Ayant été durant les années '60 et jusqu'en 1972, journaliste des actuels quotidiens « L'avenir », Jacques Briard a été par après, dans le cadre de l'Église catholique, premier responsable national de l'Action Vivre Ensemble, association engagée dans la lutte contre pauvretés et exclusions sociales en Belgique (Cf Campagnes de l'Avent www.vivre-ensemble.be) puis permanent de l'ONG Entraide et Fraternité (Cf  Carêmes de Partage avec des plus pauvres des pays du Sud www.entraide.be). Pour cette ONG et d'autres, à partir de 1987, il a effectué pas mal de missions en Afrique du Sud, Namibie, Zimbabwe et Tanzanie. Ayant rencontré Nelson Mandela à trois reprises, il en a signé un portrait dans « Petit manuel pour héroïnes et héros en devenir » publié par les Presses universitaires de Namur en 2017.  Il est le coauteur du livre « Paroles de chrétiens en terres d'Asie » paru à Paris chez Karthala, en 2011, et de « Joseph Comblin, prophète et ami des pauvres » (aux Éditions Lessius en 2014).

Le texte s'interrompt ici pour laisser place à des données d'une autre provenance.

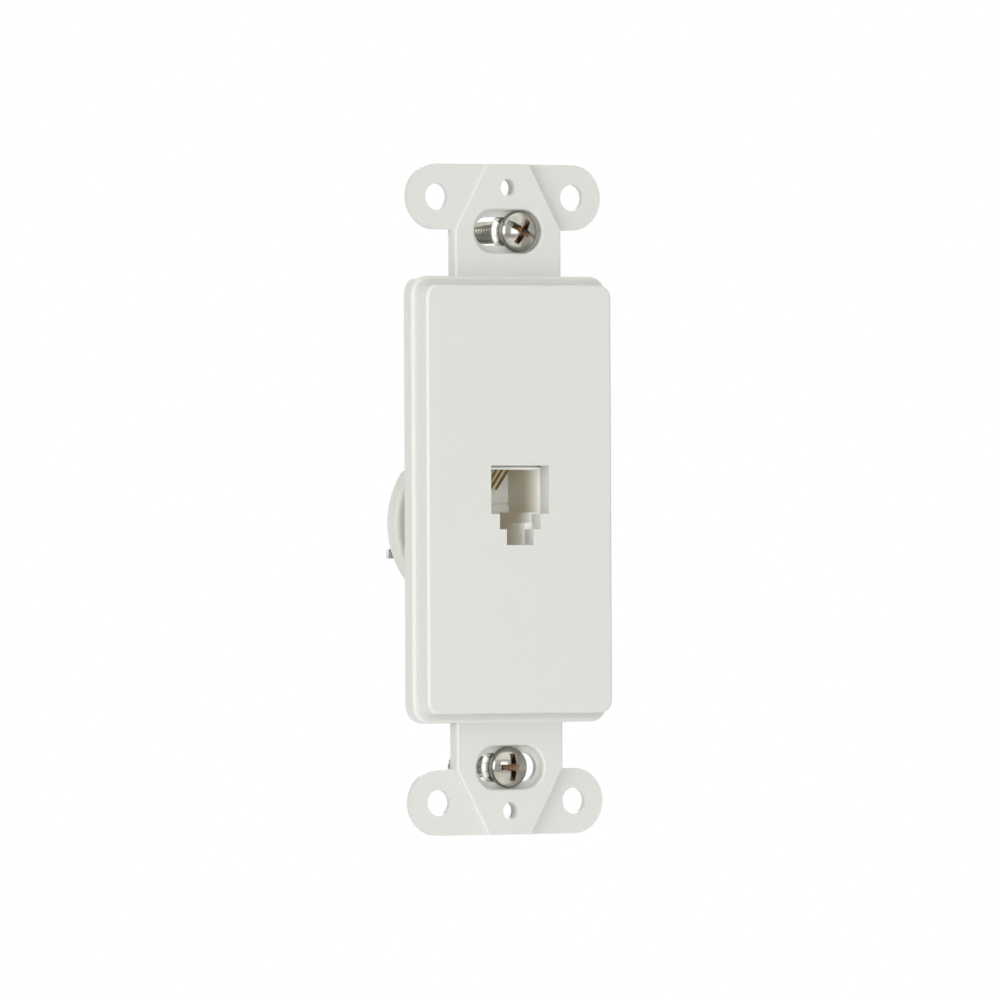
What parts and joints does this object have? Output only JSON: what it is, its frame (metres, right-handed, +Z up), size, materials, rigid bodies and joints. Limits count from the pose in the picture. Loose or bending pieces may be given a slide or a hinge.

Collaborateur du magazine chrétien « L'appel » depuis les années '70, il a régulièrement témoigné en Belgique, en France, en Suisse et en Afrique, mais « jamais, dit-il, à Saint-Louis... ».  Ayant obtenu durant sa carrière une licence à la Faculté ouverte en politique économique et sociale de l'Université catholique de Louvain-la-Neuve, il participe au Réseau international pour une économie humaine (www.rieh.org).